#### What is asked:
Starting with the first line of the data that follows, transcribe every line verbatim until the line containing "2: height +" has been transcribed.

#### Dataset extract:
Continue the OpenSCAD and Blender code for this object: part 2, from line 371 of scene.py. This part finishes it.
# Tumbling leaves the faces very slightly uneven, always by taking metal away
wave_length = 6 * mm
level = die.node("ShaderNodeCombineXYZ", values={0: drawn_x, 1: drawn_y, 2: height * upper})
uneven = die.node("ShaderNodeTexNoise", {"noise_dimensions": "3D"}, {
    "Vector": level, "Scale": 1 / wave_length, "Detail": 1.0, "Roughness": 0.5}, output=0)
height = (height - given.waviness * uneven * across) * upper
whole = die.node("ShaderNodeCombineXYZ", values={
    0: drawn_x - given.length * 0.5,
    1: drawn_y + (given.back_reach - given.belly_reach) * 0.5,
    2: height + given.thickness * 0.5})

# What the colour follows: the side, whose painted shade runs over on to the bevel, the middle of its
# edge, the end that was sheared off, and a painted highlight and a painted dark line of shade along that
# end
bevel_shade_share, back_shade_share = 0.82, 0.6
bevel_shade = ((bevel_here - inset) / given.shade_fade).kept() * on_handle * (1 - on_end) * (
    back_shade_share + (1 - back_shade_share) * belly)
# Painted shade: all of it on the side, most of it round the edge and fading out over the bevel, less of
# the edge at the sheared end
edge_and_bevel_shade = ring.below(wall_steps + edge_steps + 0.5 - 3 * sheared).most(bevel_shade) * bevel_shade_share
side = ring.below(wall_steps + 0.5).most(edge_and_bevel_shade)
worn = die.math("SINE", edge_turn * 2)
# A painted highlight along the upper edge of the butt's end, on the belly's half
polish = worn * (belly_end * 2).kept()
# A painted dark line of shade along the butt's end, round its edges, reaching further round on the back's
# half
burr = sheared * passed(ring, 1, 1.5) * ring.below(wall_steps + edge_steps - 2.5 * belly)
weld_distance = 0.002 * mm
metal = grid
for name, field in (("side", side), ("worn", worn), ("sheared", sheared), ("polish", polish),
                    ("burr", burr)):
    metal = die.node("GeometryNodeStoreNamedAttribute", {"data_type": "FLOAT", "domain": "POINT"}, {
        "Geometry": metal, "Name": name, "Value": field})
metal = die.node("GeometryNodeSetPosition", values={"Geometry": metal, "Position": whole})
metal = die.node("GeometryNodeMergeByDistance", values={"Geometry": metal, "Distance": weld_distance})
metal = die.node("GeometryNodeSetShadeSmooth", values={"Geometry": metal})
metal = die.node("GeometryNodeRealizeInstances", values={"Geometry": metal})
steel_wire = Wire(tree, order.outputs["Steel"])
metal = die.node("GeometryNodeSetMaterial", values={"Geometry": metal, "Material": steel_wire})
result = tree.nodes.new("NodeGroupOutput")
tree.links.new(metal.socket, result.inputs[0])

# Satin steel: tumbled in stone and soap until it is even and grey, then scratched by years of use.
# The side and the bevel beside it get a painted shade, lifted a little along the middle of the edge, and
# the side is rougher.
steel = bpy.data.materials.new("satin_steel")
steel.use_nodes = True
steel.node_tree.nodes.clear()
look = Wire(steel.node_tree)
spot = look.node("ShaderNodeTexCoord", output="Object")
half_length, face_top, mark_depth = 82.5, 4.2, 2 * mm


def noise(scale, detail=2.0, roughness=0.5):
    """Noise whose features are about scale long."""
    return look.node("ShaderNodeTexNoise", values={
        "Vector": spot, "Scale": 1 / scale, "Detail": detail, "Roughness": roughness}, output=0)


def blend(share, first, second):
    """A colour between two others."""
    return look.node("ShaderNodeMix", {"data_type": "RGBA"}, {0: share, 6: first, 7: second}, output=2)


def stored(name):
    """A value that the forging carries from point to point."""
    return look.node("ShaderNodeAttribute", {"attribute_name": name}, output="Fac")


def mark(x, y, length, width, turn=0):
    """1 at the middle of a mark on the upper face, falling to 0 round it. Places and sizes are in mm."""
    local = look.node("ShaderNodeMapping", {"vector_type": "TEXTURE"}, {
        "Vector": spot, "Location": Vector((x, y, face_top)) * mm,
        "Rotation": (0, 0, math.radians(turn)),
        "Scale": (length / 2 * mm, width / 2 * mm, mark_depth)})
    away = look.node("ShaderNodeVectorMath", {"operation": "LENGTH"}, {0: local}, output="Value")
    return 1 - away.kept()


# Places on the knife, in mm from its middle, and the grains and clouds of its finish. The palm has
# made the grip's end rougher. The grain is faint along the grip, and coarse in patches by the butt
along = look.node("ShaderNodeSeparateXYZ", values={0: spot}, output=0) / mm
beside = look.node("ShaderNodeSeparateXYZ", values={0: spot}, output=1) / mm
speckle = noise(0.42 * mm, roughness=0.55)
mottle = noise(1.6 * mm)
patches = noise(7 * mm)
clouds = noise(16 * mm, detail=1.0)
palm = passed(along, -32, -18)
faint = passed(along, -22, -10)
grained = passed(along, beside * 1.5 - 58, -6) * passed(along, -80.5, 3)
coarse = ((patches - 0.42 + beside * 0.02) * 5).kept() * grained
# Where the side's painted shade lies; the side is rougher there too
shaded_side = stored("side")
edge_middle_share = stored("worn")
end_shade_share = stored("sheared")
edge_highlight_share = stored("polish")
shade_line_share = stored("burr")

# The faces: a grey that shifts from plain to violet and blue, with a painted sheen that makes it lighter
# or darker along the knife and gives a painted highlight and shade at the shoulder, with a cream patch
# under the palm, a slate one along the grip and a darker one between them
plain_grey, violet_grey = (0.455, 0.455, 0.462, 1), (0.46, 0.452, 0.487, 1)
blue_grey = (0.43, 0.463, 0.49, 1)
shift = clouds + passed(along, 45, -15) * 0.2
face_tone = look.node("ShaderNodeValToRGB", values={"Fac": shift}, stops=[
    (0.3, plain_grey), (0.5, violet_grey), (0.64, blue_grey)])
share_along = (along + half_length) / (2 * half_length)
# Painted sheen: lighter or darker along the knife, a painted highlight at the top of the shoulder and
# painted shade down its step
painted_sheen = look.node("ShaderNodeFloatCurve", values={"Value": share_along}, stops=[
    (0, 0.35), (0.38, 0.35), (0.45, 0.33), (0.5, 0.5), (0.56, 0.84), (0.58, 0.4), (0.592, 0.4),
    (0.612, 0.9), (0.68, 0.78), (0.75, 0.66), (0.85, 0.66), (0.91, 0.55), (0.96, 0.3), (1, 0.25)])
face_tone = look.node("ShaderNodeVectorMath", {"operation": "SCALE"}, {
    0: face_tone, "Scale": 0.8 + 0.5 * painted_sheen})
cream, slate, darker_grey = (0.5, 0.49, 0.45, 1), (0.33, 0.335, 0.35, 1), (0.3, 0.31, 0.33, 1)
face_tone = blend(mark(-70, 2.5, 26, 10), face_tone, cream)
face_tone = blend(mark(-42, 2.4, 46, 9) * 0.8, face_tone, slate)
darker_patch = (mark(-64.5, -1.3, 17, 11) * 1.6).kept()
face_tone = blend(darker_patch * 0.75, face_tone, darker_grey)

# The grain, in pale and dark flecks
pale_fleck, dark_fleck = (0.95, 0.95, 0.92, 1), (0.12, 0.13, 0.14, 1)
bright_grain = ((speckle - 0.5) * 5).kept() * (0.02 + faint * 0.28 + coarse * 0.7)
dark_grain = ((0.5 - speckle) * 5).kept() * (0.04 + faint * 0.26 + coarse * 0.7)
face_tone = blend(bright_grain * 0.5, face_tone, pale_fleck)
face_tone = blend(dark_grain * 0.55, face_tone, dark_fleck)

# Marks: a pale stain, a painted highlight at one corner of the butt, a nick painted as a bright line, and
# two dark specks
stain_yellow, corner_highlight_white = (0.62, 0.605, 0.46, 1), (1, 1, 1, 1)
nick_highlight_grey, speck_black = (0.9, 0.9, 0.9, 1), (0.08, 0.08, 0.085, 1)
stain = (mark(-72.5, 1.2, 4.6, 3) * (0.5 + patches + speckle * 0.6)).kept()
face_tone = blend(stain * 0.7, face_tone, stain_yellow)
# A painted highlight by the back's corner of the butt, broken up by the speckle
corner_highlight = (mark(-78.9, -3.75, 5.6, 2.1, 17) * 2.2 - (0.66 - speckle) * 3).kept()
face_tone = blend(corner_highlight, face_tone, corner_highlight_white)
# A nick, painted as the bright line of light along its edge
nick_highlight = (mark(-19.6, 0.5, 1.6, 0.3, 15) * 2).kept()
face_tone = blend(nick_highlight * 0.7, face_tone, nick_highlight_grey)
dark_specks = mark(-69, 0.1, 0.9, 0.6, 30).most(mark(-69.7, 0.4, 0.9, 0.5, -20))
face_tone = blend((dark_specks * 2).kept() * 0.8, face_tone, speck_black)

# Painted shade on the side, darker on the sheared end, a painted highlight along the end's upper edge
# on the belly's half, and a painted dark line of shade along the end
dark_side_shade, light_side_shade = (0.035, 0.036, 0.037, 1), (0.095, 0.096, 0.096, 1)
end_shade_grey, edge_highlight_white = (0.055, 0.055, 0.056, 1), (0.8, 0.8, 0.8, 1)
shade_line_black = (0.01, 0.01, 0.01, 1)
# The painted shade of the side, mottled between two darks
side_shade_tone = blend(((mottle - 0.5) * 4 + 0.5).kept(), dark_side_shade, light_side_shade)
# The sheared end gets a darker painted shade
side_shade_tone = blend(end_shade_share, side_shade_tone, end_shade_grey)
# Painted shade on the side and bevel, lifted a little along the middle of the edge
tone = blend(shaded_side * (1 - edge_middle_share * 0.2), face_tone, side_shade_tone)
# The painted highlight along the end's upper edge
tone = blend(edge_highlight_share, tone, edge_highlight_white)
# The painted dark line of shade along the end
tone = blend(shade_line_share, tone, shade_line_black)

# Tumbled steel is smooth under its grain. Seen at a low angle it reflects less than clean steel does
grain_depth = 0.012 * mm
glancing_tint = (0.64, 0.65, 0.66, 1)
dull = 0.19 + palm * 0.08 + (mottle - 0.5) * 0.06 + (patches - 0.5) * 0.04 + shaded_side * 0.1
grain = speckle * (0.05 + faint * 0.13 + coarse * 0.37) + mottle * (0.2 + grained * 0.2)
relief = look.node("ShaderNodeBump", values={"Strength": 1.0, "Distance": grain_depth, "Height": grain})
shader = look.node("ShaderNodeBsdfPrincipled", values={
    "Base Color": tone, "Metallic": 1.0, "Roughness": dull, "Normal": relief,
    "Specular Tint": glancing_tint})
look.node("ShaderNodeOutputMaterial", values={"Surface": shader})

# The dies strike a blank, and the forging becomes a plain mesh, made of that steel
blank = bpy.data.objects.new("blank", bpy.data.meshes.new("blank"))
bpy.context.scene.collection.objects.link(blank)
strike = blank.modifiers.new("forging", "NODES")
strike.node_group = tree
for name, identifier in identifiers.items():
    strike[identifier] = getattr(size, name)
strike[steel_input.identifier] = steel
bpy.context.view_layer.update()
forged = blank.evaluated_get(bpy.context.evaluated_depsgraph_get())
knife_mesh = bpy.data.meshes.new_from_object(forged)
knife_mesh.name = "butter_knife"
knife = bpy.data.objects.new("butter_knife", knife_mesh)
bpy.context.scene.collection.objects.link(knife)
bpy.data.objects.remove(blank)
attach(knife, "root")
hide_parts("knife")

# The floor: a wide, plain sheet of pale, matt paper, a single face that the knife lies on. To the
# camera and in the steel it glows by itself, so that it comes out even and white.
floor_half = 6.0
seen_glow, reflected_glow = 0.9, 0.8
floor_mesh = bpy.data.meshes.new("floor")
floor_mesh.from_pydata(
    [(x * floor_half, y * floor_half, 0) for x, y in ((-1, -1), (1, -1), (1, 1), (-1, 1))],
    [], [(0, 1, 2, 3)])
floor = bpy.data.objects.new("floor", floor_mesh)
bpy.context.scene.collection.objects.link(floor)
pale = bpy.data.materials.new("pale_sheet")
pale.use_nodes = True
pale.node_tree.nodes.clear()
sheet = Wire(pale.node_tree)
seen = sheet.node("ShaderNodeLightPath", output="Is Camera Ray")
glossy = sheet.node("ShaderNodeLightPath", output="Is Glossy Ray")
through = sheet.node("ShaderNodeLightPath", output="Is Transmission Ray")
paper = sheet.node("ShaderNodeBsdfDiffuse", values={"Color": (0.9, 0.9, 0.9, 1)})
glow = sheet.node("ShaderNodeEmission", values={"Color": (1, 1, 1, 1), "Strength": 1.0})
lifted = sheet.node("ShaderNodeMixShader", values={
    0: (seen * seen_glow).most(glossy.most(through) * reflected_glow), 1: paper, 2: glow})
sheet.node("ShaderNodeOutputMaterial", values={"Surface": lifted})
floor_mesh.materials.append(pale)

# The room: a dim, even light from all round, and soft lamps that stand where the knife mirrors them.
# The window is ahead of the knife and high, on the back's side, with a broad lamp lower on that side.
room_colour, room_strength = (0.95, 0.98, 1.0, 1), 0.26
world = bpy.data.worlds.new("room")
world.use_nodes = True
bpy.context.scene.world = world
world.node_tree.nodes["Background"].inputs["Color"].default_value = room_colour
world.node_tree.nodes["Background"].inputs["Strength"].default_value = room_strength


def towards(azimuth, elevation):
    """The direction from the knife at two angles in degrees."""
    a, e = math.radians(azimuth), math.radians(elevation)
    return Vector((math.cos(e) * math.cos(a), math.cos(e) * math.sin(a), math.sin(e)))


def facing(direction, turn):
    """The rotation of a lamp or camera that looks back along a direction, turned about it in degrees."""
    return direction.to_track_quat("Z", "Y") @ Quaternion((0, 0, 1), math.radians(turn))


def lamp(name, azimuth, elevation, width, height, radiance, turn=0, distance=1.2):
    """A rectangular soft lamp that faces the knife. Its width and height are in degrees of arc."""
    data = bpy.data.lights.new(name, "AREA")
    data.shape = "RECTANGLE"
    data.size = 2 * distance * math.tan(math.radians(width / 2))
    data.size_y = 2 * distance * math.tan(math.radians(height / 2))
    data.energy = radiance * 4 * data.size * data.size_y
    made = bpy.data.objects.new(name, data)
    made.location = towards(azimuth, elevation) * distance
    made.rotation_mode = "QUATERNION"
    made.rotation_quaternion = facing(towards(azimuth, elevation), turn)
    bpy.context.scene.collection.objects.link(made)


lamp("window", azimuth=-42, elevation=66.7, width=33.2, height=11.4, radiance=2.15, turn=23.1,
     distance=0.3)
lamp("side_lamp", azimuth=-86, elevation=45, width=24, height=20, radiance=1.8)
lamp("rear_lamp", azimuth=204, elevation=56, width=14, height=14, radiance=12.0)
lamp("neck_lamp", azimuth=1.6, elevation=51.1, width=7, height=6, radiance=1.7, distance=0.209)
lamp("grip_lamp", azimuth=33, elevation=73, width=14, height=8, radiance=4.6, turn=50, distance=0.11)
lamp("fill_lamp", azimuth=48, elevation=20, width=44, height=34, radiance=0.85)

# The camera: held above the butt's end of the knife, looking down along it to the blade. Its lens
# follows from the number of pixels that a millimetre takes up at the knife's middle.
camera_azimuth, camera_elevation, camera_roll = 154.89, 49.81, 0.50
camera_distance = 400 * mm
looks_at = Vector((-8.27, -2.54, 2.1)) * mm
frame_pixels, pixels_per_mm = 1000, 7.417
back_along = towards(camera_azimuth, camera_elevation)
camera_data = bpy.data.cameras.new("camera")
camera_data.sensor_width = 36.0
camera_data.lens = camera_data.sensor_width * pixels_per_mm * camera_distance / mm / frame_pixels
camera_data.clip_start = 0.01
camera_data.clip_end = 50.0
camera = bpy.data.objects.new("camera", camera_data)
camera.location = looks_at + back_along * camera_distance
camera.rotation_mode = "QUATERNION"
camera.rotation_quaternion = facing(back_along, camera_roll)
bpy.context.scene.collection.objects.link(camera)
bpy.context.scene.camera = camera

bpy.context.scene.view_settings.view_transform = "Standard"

#### Output:
Continue the OpenSCAD and Blender code for this object: part 2, from line 371 of scene.py. This part finishes it.
# Tumbling leaves the faces very slightly uneven, always by taking metal away
wave_length = 6 * mm
level = die.node("ShaderNodeCombineXYZ", values={0: drawn_x, 1: drawn_y, 2: height * upper})
uneven = die.node("ShaderNodeTexNoise", {"noise_dimensions": "3D"}, {
    "Vector": level, "Scale": 1 / wave_length, "Detail": 1.0, "Roughness": 0.5}, output=0)
height = (height - given.waviness * uneven * across) * upper
whole = die.node("ShaderNodeCombineXYZ", values={
    0: drawn_x - given.length * 0.5,
    1: drawn_y + (given.back_reach - given.belly_reach) * 0.5,
    2: height + given.thickness * 0.5})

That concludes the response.